Funny, but I really don’t mind Laura Ashley wallpaper now that I use an adhesive I am happy with, but I know other decorators that run a mile! So, I got into a conversation with the customer about different types of adhesive — exciting stuff ehh?
How to make your own wallpaper paste!
We are lucky decorators now a days, in that we don’t have to make our own paste any more.
It usually consisted of mixing wheat flour with boiling water. And to avoid lumps, it needed mixing well!
The mix was allowed to cool and cold water poured on top, to stop it “skinning”. Once cold it was ready to use.
Remember, this had to be made freshly every day and didn’t contain any fungicidal properties, so mould growth was a common problem underneath wall coverings.
This strength of paste was sufficient for most weights of papers, but heavyweights and embossed papers needed a stronger paste.
Mix your own heavy duty wallpaper paste
This could be done with a mix of dextrine (maize), and it comes as no surprise that dextrine is still used today in Lincrusta adhesive. (I am an approved Lincrusta installer, hence why I know.)
Different types of modern wallpaper paste
Today we can pick from a vast choice of ready-mixed or packet flake adhesives, which are suitable for most situations.
Most pastes are still starch-based, cellulose-based, or a combination of the two — starch ether.
Lots of the tub adhesives have additional PVA added. These are suitable for heavy-weight vinyls and areas of high moisture, eg bathrooms.
All have their uses, but Please don’t add PVA to your flake paste – I have seen some nasty jobs, where the added PVA has marked all the front of the paper and “polished” on the joints.
LAP wallpaper paste
LAP is a cold water starch paste in flake form, (so I don’t have to mix it in boiling water like old times!) and it has an added fungicide.
It has very good “grab”, and a low water content. Water content is important when it comes to soaking papers, because if it is too high, the papers swell too much, and then shrink back once dried, and the joints can open. (Cellulose pastes are notorious for this.) LAP is suitable with most fine finish papers that can become easily marked on the front. It’s also cheap as chips!!!
Cellulose based wallpaper paste
Cellulose also has a very low marking quality — remember what I said about all pastes having their uses. But just as there are many brands of baked beans (not just the 57 variety) there are also many brands of paste, not just the one that begins with sol and ends with vite.
Own brand tub paste
Most big paint suppliers will have their own brand of paste as well. Crown has Decorators Choice tub adhesive, which is great for vinyls and heavy weights, and Brewers have there own Albany brand, with a tub adhesive for all situations, including a wheat tub paste.

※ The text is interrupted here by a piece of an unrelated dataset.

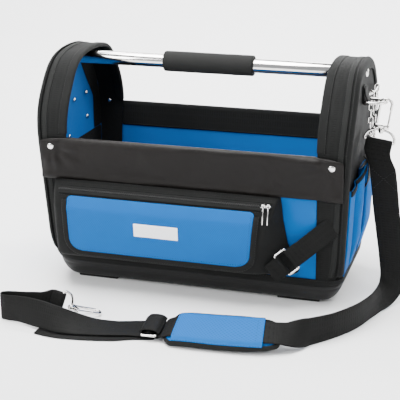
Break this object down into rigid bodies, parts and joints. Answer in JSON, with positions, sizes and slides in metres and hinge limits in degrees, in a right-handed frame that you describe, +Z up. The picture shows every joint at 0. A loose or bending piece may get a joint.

Select the best paste for Laura Ashley wallpaper
So back to Laura Ashley. It was hung using an all-purpose ready-mixed adhesive from Beeline — the yellow lid. No problems whatsoever. Like I said, get your adhesive right and the rest is a breeze.
Just remember to use the same adhesive for both your lining and top paper, as there can be a reaction between different pastes. So with Laura Ashley, I would recommend you thin your tub paste down for the lining paper, but do this with flake adhesive (of the same brand as the paste for the top paper) ie mix the flake paste following manufacturer’s instructions, and then add the flake mix to your ready mix tub paste – 30% flake mix to 70% tub paste.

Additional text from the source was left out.